10.1016/j.conbuildmat.2025.141931

Chen Meng, Sun Hao,  Wang Yuting,  Zhang Tong
Journal Article - Construction and Building Materials, Vol. 486, No. 141931

Abstract

The use of engineered cementitious composite (ECC) in 3D printing provides an effective way to realize intelligent construction, which promises to remove the dependence on steel bars due to their high ductility characteristics. However, the interfaces and anisotropy brought by 3D printing on the mechanical properties of concrete have rarely been studied regarding the dynamic properties. Hence, a series of tests including elastic modulus, uniaxial tensile, quasi-static, dynamic tensile and microscopic CT analysis are conducted to investigate the relationship between microstructure and anisotropy on the dynamic properties of 3D-printed ECC (3DP-ECC). The results show that the dynamic split tensile strength of the specimens in X/Y/Z tensile directions is significantly anisotropic in the strain rate range of 2.6–7.4 s−1, with the specimens in the X-tensile direction being 5.9 %–14.1 % and 14.4 %–35.0 % higher than that in Y- and Z-directions.

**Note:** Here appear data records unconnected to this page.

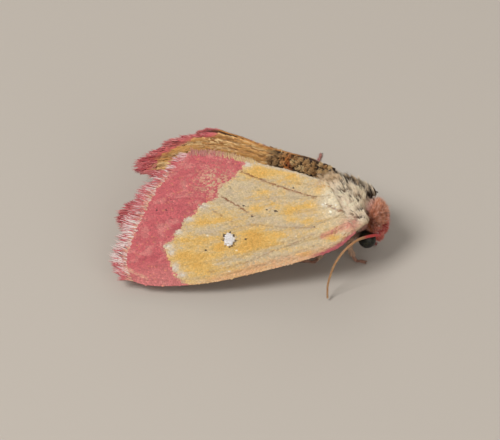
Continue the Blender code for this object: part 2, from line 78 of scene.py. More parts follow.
RIGHT_HINDWING = (
    ((-2.7, -1.5, 2.5), (-5.6, -1.75, 2.5), (-8.6, -1.65, 2.8), (-10.3, -1.75, 2.8)),
    ((-2.6, -1.75, 2.35), (-5.8, -2.45, 2.1), (-9.2, -2.75, 2.15), (-11.95, -3.35, 1.8)),
    ((-2.5, -1.95, 2.2), (-5.8, -3.2, 1.6), (-9.2, -4.1, 1.2), (-11.2, -4.4, 1.1)),
    ((-2.4, -2.15, 2.0), (-5.3, -3.8, 1.05), (-8.6, -4.9, 0.7), (-10.3, -5.4, 0.5)),
)
LEFT_HINDWING = (
    ((-4.0, 0.85, 3.0), (-5.6, 0.8, 3.3), (-7.6, 0.75, 3.6), (-9.2, 0.6, 3.6)),
    ((-4.0, 1.15, 2.5), (-6.0, 1.1, 2.95), (-8.8, 0.95, 3.1), (-11.1, 0.45, 2.6)),
    ((-4.0, 1.5, 2.05), (-6.0, 1.7, 2.2), (-9.4, 1.3, 2.2), (-12.3, 0.15, 1.7)),
    ((-3.9, 1.7, 1.65), (-5.8, 2.35, 1.25), (-9.2, 2.3, 0.95), (-11.6, 1.6, 0.75)),
)

# The inner part of the left hindwing is folded up beside the body, from its lower edge to its crest.
LEFT_FOLD = (
    ((-2.4, 0.3, 3.2), (-5.5, 0.05, 3.5), (-8.4, -0.1, 3.25), (-11.5, -0.5, 1.9)),
    ((-2.4, 0.45, 3.75), (-5.5, 0.3, 3.9), (-8.8, 0.2, 3.6), (-12.65, 0.08, 1.72)),
    ((-2.4, 0.6, 4.1), (-5.6, 0.5, 4.25), (-8.8, 0.4, 4.3), (-10.95, 0.35, 3.6)),
    ((-2.4, 0.75, 4.4), (-5.5, 0.7, 4.62), (-7.6, 0.62, 4.78), (-8.9, 0.6, 4.72)),
)


def rgb(r, g, b):
    """A colour in 0 to 255, made linear."""
    c = np.array((r, g, b), float) / 255
    return np.where(c <= 0.04045, c / 12.92, ((c + 0.055) / 1.055) ** 2.4)


PINK = rgb(198, 94, 98)
PINK_LIGHT = rgb(218, 144, 134)
PINK_DEEP = rgb(178, 70, 80)
GOLD_FLECK = rgb(212, 136, 100)
YELLOW = rgb(226, 183, 102)
OCHRE = rgb(220, 166, 76)
GREY_SCALE = rgb(212, 190, 148)
LILAC_SCALE = rgb(200, 178, 148)
PALE_TOOTH = rgb(218, 204, 186)
PEACH = rgb(222, 168, 124)
CRIMSON = rgb(170, 80, 84)
VEIN_BROWN = rgb(140, 84, 46)
DARK_DOT = rgb(58, 40, 34)
WHITE_SPOT = rgb(234, 228, 226)
CREAM_LINE = rgb(236, 202, 160)
FRINGE_TIP = rgb(255, 240, 234)
FRINGE_BASE = rgb(222, 114, 118)
GOLD_HAIR = rgb(208, 154, 86)
GOLD_LIGHT = rgb(240, 206, 146)
GOLD_DARK = rgb(140, 86, 38)
BORDER_RED = rgb(206, 92, 98)
FRINGE_ROSE = rgb(234, 146, 142)
FAR_FRINGE = rgb(204, 92, 94)


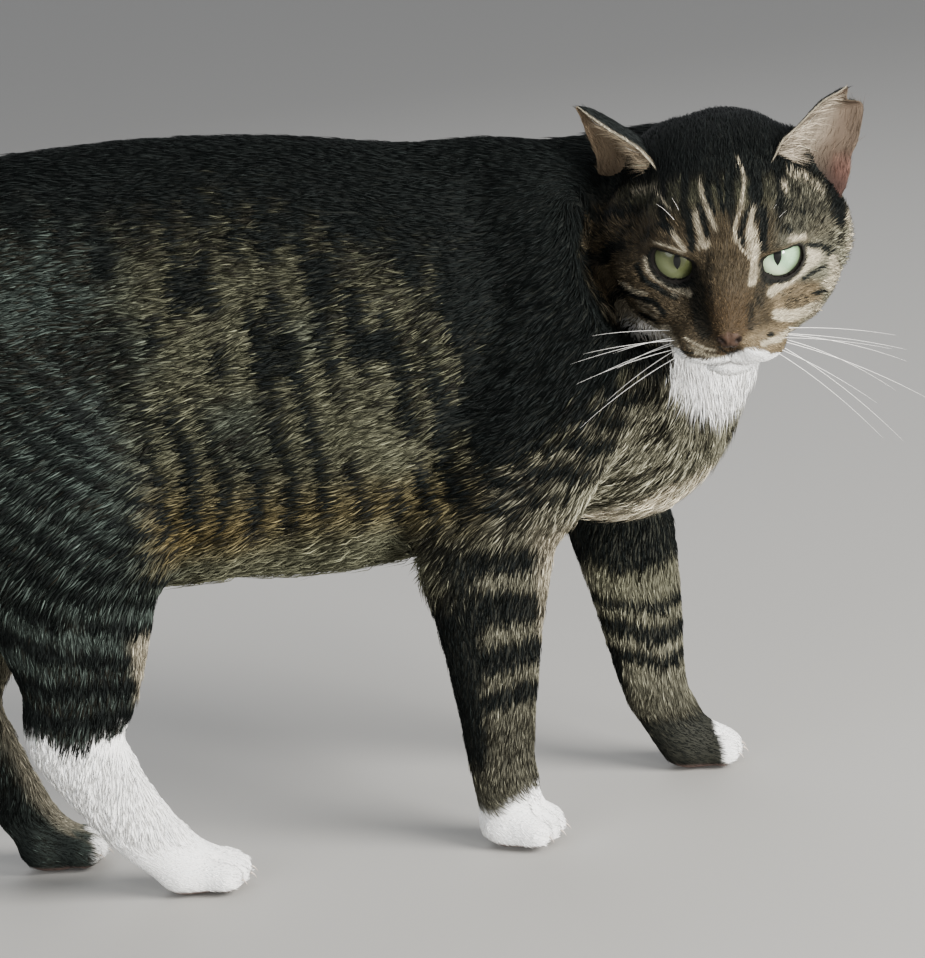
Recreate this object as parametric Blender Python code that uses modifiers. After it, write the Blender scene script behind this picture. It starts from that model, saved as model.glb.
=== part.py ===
# A standing domestic cat, life size, its head turned to its right.
# X runs from tail to chest, Y to the cat's left, Z up, and the soles stand on Z = 0.
# Bodily sizes are in centimetres here and become metres when a mesh is made.

import math

import bmesh
import bpy
from mathutils import Euler, Matrix, Vector

CM = 0.01
GAP = 0.03                    # clearance between neighbouring pieces, cm

# Faces kept on the two fused forms, and how finely each is fused
HEAD_FACES = 3300
BODY_FACES = 4700
HEAD_VOXEL = 0.10
SKULL_VOXEL = 0.20
BODY_VOXEL = 0.16
TRUNK_VOXEL = 0.42

# Trunk: place along X, top of the back, underline, half width
TRUNK = [
    (-6.9, 25.2, 18.2, 2.2),
    (-5.4, 26.8, 16.2, 4.0),
    (-3.2, 28.0, 14.8, 5.3),
    (-0.4, 28.8, 13.7, 6.0),
    (3.0, 29.0, 13.0, 6.2),
    (7.0, 28.9, 12.1, 6.5),
    (12.0, 28.3, 11.2, 6.6),
    (16.5, 27.5, 11.4, 6.1),
    (20.5, 27.2, 11.6, 5.2),
    (24.0, 25.6, 12.2, 4.3),
    (27.2, 22.0, 14.2, 3.0),
]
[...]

A mechanical model based on Mohr circles is proposed to elucidate the changing rules of the failure modes of the specimens in different printing directions. Additionally, the trend of the dynamic splitting increase factor of 3DP-ECC in the range of 10−4–101 s−1 is well predicted by the improved bilinear model. The R2 value higher than 0.96 verified a good correlation between the interfacial pore structure and the anisotropic dynamic splitting behaviour.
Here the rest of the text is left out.